3. Retrieving the results
Each time we go through the main Motion loop, we look for inference result by checking the output FIFO level. Reading the FIFO is also a blocking call, so we only read the FIFO when the inference result is ready. The length and format of the output depends on the neural network model. Our MobileNet SSD model outputs a list of detected objects with the associated confidence level and bounding box.

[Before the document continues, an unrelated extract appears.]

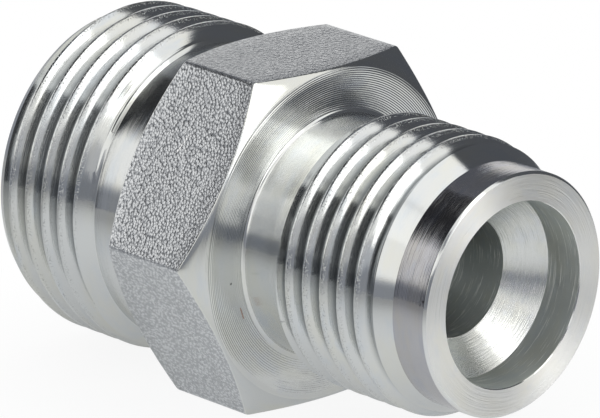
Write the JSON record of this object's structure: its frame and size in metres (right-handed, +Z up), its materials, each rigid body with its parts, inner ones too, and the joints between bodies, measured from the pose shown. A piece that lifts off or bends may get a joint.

Real world performance and issues
After getting the basics to work, I profiled the system and pushed the device to see where the limits are. I used a Raspberry Pi 3B+ with Pi Camera and a single Movidius NCS as my test system. Initially I was only maintaining one image in the input FIFO, which resulted to 5.5 fps throughput running at just under 60°C. I increased this FIFO level to two images and managed to achieve 11 fps throughput. Increasing this FIFO further did not yield any more improvement. Unfortunately, the device was not able to sustain the 11 fps throughput for long as it started thermal throttling at 70°C. The throughput eventually dropped down to 8 fps. This was at 24°C ambient temperature. At higher ambient temperature, it would have throttle further. There is no point in pushing the device too hard, so I decided to go back to my initial one image FIFO set up.
Intel has made AI on embedded systems a reality with this low power low cost Movidius NCS. Integrating neural networks into existing software was quite easy. The only disappointment is that the device thermal throttles whenever it is pushed. Nevertheless, Movidius NCS is still a viable option for running AI at the edge.